Written instruction
How does the data below read from its first line through the line containing "node tree of"? Print those lines exactly.

Recorded data
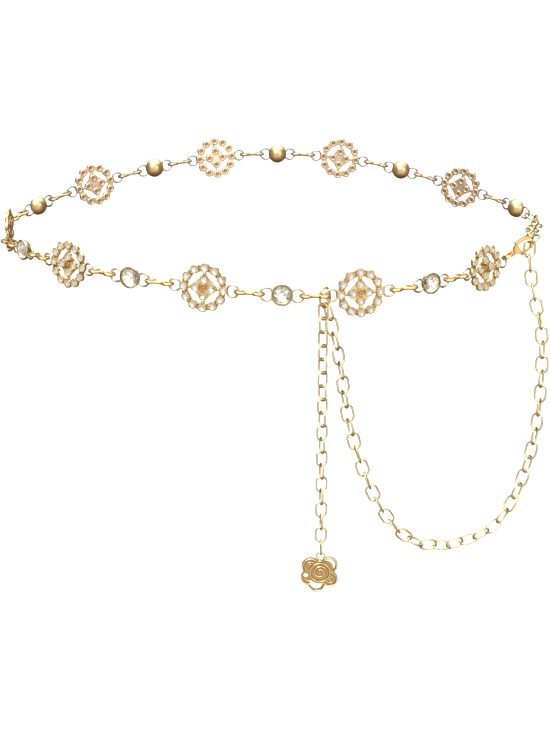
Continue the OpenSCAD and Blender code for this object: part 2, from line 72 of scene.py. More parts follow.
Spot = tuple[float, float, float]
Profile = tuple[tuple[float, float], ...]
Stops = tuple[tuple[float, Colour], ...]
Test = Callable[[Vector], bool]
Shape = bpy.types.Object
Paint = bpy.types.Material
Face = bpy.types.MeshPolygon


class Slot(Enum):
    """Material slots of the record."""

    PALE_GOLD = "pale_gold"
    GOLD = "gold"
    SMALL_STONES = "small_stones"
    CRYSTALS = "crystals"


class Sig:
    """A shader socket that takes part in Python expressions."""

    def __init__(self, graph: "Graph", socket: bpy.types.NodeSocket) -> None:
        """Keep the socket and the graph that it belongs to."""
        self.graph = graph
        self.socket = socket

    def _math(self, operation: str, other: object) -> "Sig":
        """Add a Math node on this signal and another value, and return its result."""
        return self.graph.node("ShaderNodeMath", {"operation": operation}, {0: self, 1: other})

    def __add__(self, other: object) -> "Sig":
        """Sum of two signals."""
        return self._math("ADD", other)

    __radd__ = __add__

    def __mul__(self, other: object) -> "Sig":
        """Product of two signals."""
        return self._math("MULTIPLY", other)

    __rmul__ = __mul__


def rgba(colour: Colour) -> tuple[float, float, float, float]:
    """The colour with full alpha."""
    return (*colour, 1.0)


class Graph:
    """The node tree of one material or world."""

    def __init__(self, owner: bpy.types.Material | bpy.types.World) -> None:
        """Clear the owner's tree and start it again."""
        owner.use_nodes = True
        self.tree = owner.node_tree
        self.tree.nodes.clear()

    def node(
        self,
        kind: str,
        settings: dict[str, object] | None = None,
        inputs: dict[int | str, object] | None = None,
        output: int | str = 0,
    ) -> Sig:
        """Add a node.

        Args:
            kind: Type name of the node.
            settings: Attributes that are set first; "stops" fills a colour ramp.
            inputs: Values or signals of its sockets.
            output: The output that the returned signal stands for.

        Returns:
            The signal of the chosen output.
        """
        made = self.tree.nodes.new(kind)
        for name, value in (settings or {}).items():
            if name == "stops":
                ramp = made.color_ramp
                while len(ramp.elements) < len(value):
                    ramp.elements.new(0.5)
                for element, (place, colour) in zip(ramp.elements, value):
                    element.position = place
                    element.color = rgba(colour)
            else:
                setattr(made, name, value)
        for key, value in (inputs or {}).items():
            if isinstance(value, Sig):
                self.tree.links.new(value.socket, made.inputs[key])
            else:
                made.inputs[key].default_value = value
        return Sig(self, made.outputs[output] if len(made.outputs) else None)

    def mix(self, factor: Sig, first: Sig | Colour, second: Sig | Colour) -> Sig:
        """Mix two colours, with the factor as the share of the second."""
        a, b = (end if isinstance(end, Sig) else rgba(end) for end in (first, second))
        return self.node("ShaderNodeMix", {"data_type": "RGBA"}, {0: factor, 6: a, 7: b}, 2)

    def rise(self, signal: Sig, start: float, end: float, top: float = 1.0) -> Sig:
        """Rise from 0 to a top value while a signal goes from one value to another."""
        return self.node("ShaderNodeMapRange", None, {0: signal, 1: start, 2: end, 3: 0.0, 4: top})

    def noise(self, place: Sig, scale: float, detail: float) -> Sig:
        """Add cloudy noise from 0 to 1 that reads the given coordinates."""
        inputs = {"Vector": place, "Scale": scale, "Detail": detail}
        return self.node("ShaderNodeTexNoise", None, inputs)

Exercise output
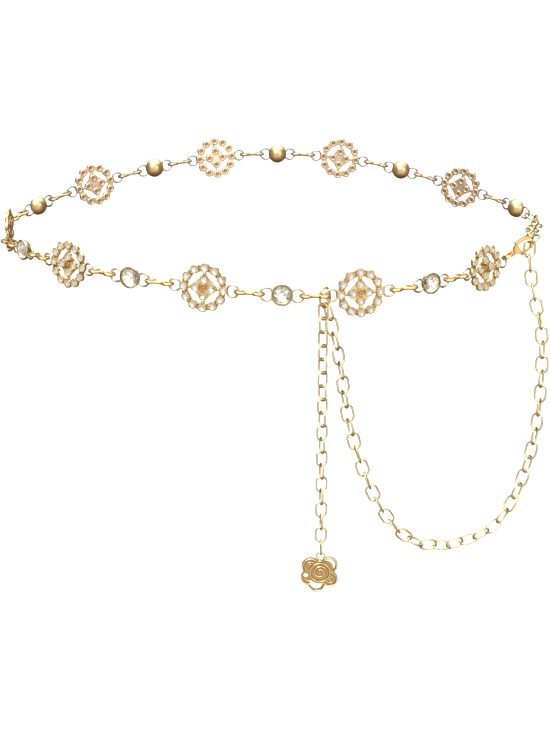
Continue the OpenSCAD and Blender code for this object: part 2, from line 72 of scene.py. More parts follow.
Spot = tuple[float, float, float]
Profile = tuple[tuple[float, float], ...]
Stops = tuple[tuple[float, Colour], ...]
Test = Callable[[Vector], bool]
Shape = bpy.types.Object
Paint = bpy.types.Material
Face = bpy.types.MeshPolygon


class Slot(Enum):
    """Material slots of the record."""

    PALE_GOLD = "pale_gold"
    GOLD = "gold"
    SMALL_STONES = "small_stones"
    CRYSTALS = "crystals"


class Sig:
    """A shader socket that takes part in Python expressions."""

    def __init__(self, graph: "Graph", socket: bpy.types.NodeSocket) -> None:
        """Keep the socket and the graph that it belongs to."""
        self.graph = graph
        self.socket = socket

    def _math(self, operation: str, other: object) -> "Sig":
        """Add a Math node on this signal and another value, and return its result."""
        return self.graph.node("ShaderNodeMath", {"operation": operation}, {0: self, 1: other})

    def __add__(self, other: object) -> "Sig":
        """Sum of two signals."""
        return self._math("ADD", other)

    __radd__ = __add__

    def __mul__(self, other: object) -> "Sig":
        """Product of two signals."""
        return self._math("MULTIPLY", other)

    __rmul__ = __mul__


def rgba(colour: Colour) -> tuple[float, float, float, float]:
    """The colour with full alpha."""
    return (*colour, 1.0)


class Graph:
    """The node tree of one material or world."""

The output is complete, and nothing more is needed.